Aux termes de l’article 696 du code de procédure civile, la partie perdante est condamnée aux dépens, à moins que le juge, par décision motivée, n’en mette la totalité ou une fraction à la charge d’une autre partie.

Succombants, les époux [S] seront condamnés solidairement aux dépens de la présente instance, en ce compris en ce inclus le coût du commandement de payer, les frais de publication de l’assignation et du présent jugement, les frais nécessaires à l’exécution – sauf ceux qui restent à la charge du créancier.

Sur les frais irrépétibles

Aux termes de l’article 700 1° du code de procédure civile, le juge condamne la partie tenue aux dépens ou qui perd son procès à payer à l’autre partie la somme qu’il détermine, au titre des frais exposés et non compris dans les dépens.
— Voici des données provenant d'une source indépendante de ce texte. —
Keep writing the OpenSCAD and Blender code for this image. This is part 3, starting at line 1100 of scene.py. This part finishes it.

Par principe, le tribunal alloue à ce titre une somme correspondant aux frais réellement engagés, à partir des justificatifs produits par les parties, ou, en l’absence de justificatif, à partir des données objectives du litige (nombre de parties, durée de la procédure, nombre d’écritures échangées, complexité de l’affaire, incidents de mise en état, mesure d’instruction, etc.).

Par exception et de manière discrétionnaire, le tribunal peut, considération prise de l’équité ou de la situation économique des parties, allouer une somme moindre, voire dire qu’il n’y a lieu à condamnation.
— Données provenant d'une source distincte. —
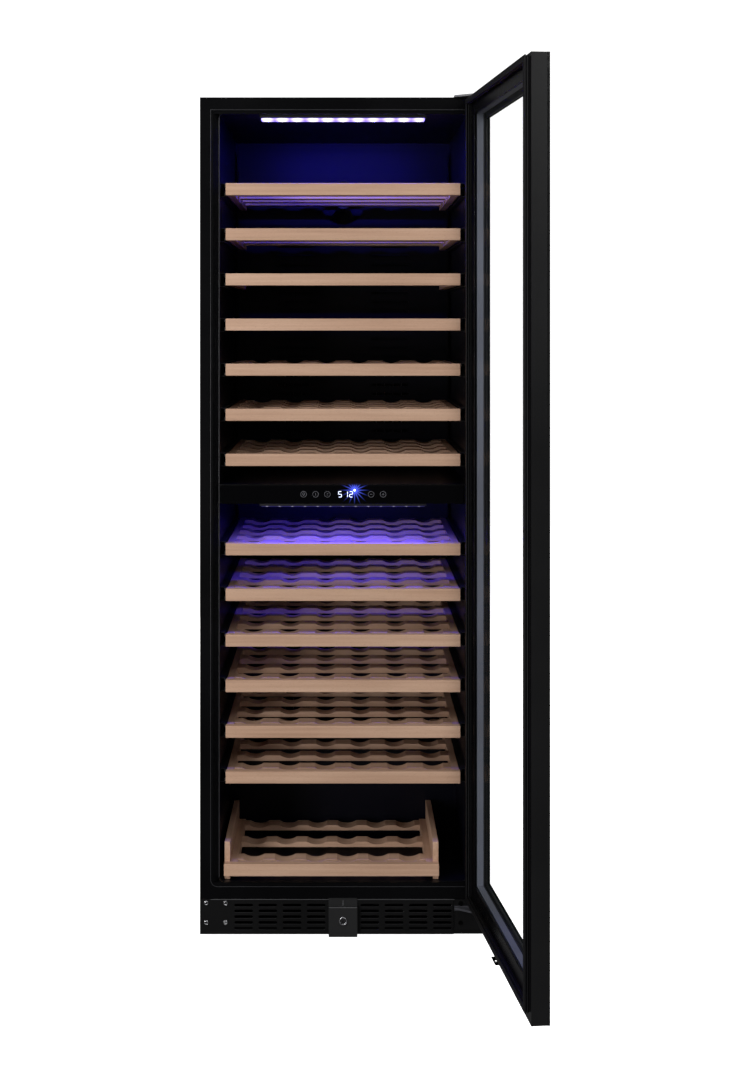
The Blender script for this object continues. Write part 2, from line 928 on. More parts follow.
    @classmethod
    def loft_ring(cls, name: str, outer: Sequence[Sequence[float]], at: Matrix) -> Any:
        """Bridges rectangles into a closed frame-shaped skin.

        Args:
            name: The piece's name.
            outer: Rows of (left, right, bottom, top, depth), in order round the frame's section.
            at: Placement of the finished skin.

        Returns:
            The new object.
        """
        loops = []
        for left, right, bottom, top, depth in outer:
            cls.take()
            bpy.ops.mesh.primitive_plane_add(size=1, location=((left + right) / 2, depth, (bottom + top) / 2),
                                             rotation=(math.pi / 2, 0, 0))
            loop = bpy.context.object
            loop.scale = (right - left, top - bottom, 1)
            bpy.ops.object.transform_apply(location=True, rotation=True, scale=True)
            loops.append(loop)
        piece = cls.join(name, *loops)
        bpy.ops.object.mode_set(mode="EDIT")
        bpy.ops.mesh.select_all(action="SELECT")
        bpy.ops.mesh.delete(type="ONLY_FACE")
        bpy.ops.object.mode_set(mode="OBJECT")
        count = len(outer)
        for first in range(count):
            second = (first + 1) % count
            cls.pick_edges(piece, lambda one, two: one.index // 4 == two.index // 4
                           and one.index // 4 in (first, second))
            bpy.ops.mesh.bridge_edge_loops()
            bpy.ops.object.mode_set(mode="OBJECT")
        bpy.ops.object.mode_set(mode="EDIT")
        bpy.ops.mesh.select_all(action="SELECT")
        bpy.ops.mesh.normals_make_consistent(inside=False)
        bpy.ops.object.mode_set(mode="OBJECT")
        piece.data.transform(at)
        return piece


@dataclass
class Place:
    """Where a piece belongs.

    Attributes:
        body: The moving body that it rides on.
        slot: The finish slot in the record.
        stands_for: CAD nodes that it replaces.
    """

    body: str
    slot: str
    stands_for: tuple[str, ...] = ()

    def put(self, piece: Any, material: Any) -> Any:
        """Dresses a piece and fixes it to its body.

        Args:
            piece: The piece.
            material: Its material.

        Returns:
            The piece.
        """
        piece.data.materials.clear()
        piece.data.materials.append(material)
        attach(piece, self.body)
        if self.stands_for:
            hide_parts(*self.stands_for)
        LOG.info("%s on %s: %d faces", piece.name, self.body, len(piece.data.polygons))
        return piece


def corners(node: str) -> tuple[Vector, Vector]:
    """The lowest and highest corner of a CAD node, in metres."""
    low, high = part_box(node)
    return Vector(low), Vector(high)


def coat(material: Any, *nodes: str) -> None:
    """Gives CAD nodes a material.

    Args:
        material: The material.
        nodes: The CAD nodes.
    """
    for node in nodes:
        data = frame["nodes"][node].data
        data.materials.clear()
        data.materials.append(material)
        LOG.info("%s wears %s", node, material.name)


def refit(body: str, plan: Sequence[tuple[str, str, float, Any, str]]) -> None:
    """Replaces CAD nodes by softened copies of themselves.

    Args:
        body: The body that they ride on.
        plan: For each, the node, the copy's name, the width of its rounding, its material and its slot.
    """
    for node, name, width, material, slot_name in plan:
        Place(body, slot_name, (node,)).put(Bench.refine(node, name, width), material)


# ---------------------------------------------------------------- sub-assemblies


@dataclass
class Shelf:
    """One sliding shelf: beech front board, rails and hollowed slats, and steel runner members.

    Attributes:
        board_h: Height of the front board.
        board_t: Thickness of the front board.
        rail_w: Width of a side rail.
        slat_t: Thickness of a slat.
        slat_w: Width of a slat.
        slats: Number of slats.
        bottles: Hollows in one slat.
        hollow_r: Radius of a hollow.
        hollow_depth: Depth of a hollow.
        member_t: Width of the moving runner member.
        runner_l: Length of the runner.
        wall: Wall of the moving runner member.
        edge: Rounding of the wood's edges.
    """

    board_h: float = 25 * MM
    board_t: float = 20 * MM
    rail_w: float = 15 * MM
    slat_t: float = 12 * MM
    slat_w: float = 40 * MM
    slats: int = 5
    bottles: int = 6
    hollow_r: float = 42 * MM
    hollow_depth: float = 6 * MM
    member_t: float = 5.5 * MM
    runner_l: float = 450 * MM
    wall: float = 1.2 * MM
    edge: float = 1.1 * MM

    def slat(self, left: float, right: float, y: float, top: float, hollows: int) -> Any:
        """Models one slat with its row of hollows.

        Args:
            left: Left end.
            right: Right end.
            y: Front edge.
            top: Top face.
            hollows: How many hollows it has.

        Returns:
            The slat.
        """
        piece = Bench.block("slat", (left, y, top - self.slat_t), (right, y + self.slat_w, top))
        pitch = (right - left) / hollows
        drills = [
            Bench.rod("drill", (left + pitch * (k + 0.5), y + self.slat_w / 2,
                                top + self.hollow_r - self.hollow_depth),
                      self.hollow_r, self.slat_w * 1.5, "Y", 96)
            for k in range(hollows)
        ]
        Bench.cut(piece, *drills)
        return Bench.soften(piece, self.edge * 0.55, 2, 40)

    def rack(self, left: float, right: float, y0: float, y1: float, z: float, slats: int) -> Any:
        """Models two side rails and the slats between them.

        Args:
            left: Outer face of the left rail.
            right: Outer face of the right rail.
            y0: Front end.
            y1: Back end.
            z: Underside of the front board.
            slats: Number of slats.

        Returns:
            Rails and slats: (rails, slats).
        """
        inset, front_gap, back_gap = 2 * MM, 20 * MM, 10 * MM
        low, high = z + inset, z + self.board_h - inset
        rails = [
            Bench.bar("rail", (x, y0, low), (x + self.rail_w, y1, high), self.edge)
            for x in (left, right - self.rail_w)
        ]
        step = (y1 - y0 - self.slat_w - front_gap - back_gap) / (slats - 1)
        first = self.slat(left + self.rail_w, right - self.rail_w, y0 + front_gap, high, self.bottles)
        rows = [first] + [Bench.copy(first, "slat", (0, k * step, 0)) for k in range(1, slats)]
        return Bench.join("rails", *rails), Bench.join("slats", *rows)

    def member(self, side: int, face: float, y0: float, z: float) -> Any:
        """Models the moving member of a runner, a channel with its mouth to the liner.

        Args:
            side: -1 on the left, 1 on the right.
            face: The rail's outer face, as a distance from the middle.
            y0: Its front end.
            z: Underside of the front board.

        Returns:
            The member.
        """
        lip, low, high = 5 * MM, z + 1 * MM, z + self.board_h - 2 * MM
        near, far = sorted((side * face, side * (face + self.member_t)))
        open_by = self.wall if side > 0 else -self.wall
        piece = Bench.block("member", (near, y0, low), (far, y0 + self.runner_l, high))
        mouth = Bench.block("mouth", (near + open_by, y0 - lip, low + lip),
                            (far + open_by, y0 + self.runner_l + lip, high - lip))
        Bench.cut(piece, mouth)
        rivet_r, rivet_t, end_gap = 3.2 * MM, 1.4 * MM, 40 * MM
        x = side * (face + self.wall + 0.5 * MM)
        rivets = [
            Bench.rod("rivet", (x, y0 + reach, z + self.board_h / 2), rivet_r, rivet_t, "X", 20)
            for reach in (end_gap, self.runner_l / 2, self.runner_l - end_gap)
        ]
        return Bench.join("member", Bench.soften(piece, 0.25 * MM, 1), *rivets)

    def build(self, paints: Palette, count: int) -> None:
        """Builds every sliding shelf from one model.

        Args:
            paints: The finishes.
            count: How many shelves there are.
        """
        first, deep = corners("shelf_01")
        half = deep.x - self.member_t + 1 * MM
        y_rack = first.y + self.board_t
        z = first.z
        face = half - 1 * MM
        rails, slats = self.rack(-face, face, y_rack, deep.y, z, self.slats)
        members = Bench.join("members", *[self.member(s, face, y_rack + 2 * MM, z) for s in (-1, 1)])
        board = Bench.bar("board", (-half, first.y, z), (half, y_rack, z + self.board_h), self.edge, 3)
        models = {
            "front_board": (board, paints.board, "beech"),
            "rails": (rails, paints.rail, "beech"),
            "slats": (slats, paints.board, "beech"),
            "members": (members, paints.runner, "runner_steel"),
        }
        for k in range(count, 0, -1):
            node = f"shelf_{k:02d}"
            drop = corners(node)[0].z - z
            for part, (model, material, slot_name) in models.items():
                piece = model if k == 1 else Bench.copy(model, part, (0, 0, drop))
                piece.name = piece.data.name = f"{node}_{part}"
                Place(node, slot_name, (node,)).put(piece, material)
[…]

En l’espèce, l’équité commande de condamner solidairement les époux [S] à payer à Monsieur [E] la somme de 2805 € au titre de l’article 700 du code de procédure civile.

Sur l’exécution provisoire
Aux termes de l’article 514 du code de procédure civile, les décisions de première instance sont de droit exécutoires à titre provisoire à moins que la loi ou la décision rendue n’en dispose autrement.

En l’espèce, compte tenu des circonstances, de la nature de l’affaire et de l’issue du litige, il n’apparaît pas nécessaire d’écarter l’exécution provisoire de la présente décision.

PAR CES MOTIFS

Le tribunal, statuant publiquement, par jugement réputé contradictoire, rendu en premier ressort et par mise à disposition au greffe

CONSTATE la résolution, au 21 janvier 2023, de la vente en viager conclue le 06 novembre 2013 entre Monsieur [B] [E] d’une part, Monsieur [D] [S] et Madame [O] [Y] épouse [S] sur un appartement (lot n°28), une cave (lot n°7) et un emplacement de stationnement (lot n°207) au sein d’un ensemble immobilier sis [Adresse 2] à [Localité 7] ;

CONDAMNE Monsieur [B] [E] à restituer à Monsieur [D] [S] et Madame [O] [Y] épouse [S] la somme de 2.000 € (deux mille euros) au titre de la partie du prix déjà versée au jour de la résolution ;

CONDAMNE Monsieur [D] [S] et Madame [O] [Y] épouse [S] à payer à Monsieur [B] [E] la somme de 11.116 € (onze mille cent-seize euros) au titre des pénalités contractuelles ;

ORDONNE la publication du présent jugement par la partie la plus diligente auprès du service de la publicité foncière, aux frais Monsieur [D] [S] et Madame [O] [Y] épouse [S] ;

ORDONNE à Monsieur [D] [S] et Madame [O] [Y] épouse [S] de restituer à Monsieur [B] [E], les lots n°28, 7 et 207, correspondant à un appartement au 2ème étage du bâtiment A, à droit de l’escalier, une cave, au sous-sol du bâtiment A et un emplacement de parking, au rez-de-chaussée extérieur à la construction, au sein d’un ensemble immobilier sis [Adresse 2] à [Localité 7], avec ses embellissements et améliorations éventuels ;

DÉBOUTE Madame [O] [Y] épouse [S] de sa demande de délai de paiement ;

DÉBOUTE Madame [O] [Y] épouse [S] de sa demande de dommages et intérêts ;

CONDAMNE solidairement Monsieur [D] [S] et Madame [O] [Y] épouse [S] aux dépens, en ce inclus le coût du commandement de payer, les frais de publication de l’assignation et du présent jugement, les frais nécessaires à l’exécution – sauf ceux qui restent à la charge du créancier – qui seront recouvrés comme en matière d’aide juridictionnelle ;

CONDAMNE Monsieur [D] [S] et Madame [O] [Y] épouse [S] à payer à Monsieur [B] [E] la somme de 2.805 € (deux mille huit cent cinq euros) au titre de l’article 700 du code de procédure civile ;

RAPPELLE que l’exécution provisoire est de droit et DIT n’y avoir lieu à l’écarter ;

DÉBOUTE les parties de l’ensemble de leurs autres fins, moyens, demandes et prétentions.

La minute a été signée par Madame Charlotte THIBAUD, Vice-Présidente, et par Madame Reine TCHICAYA, Greffier.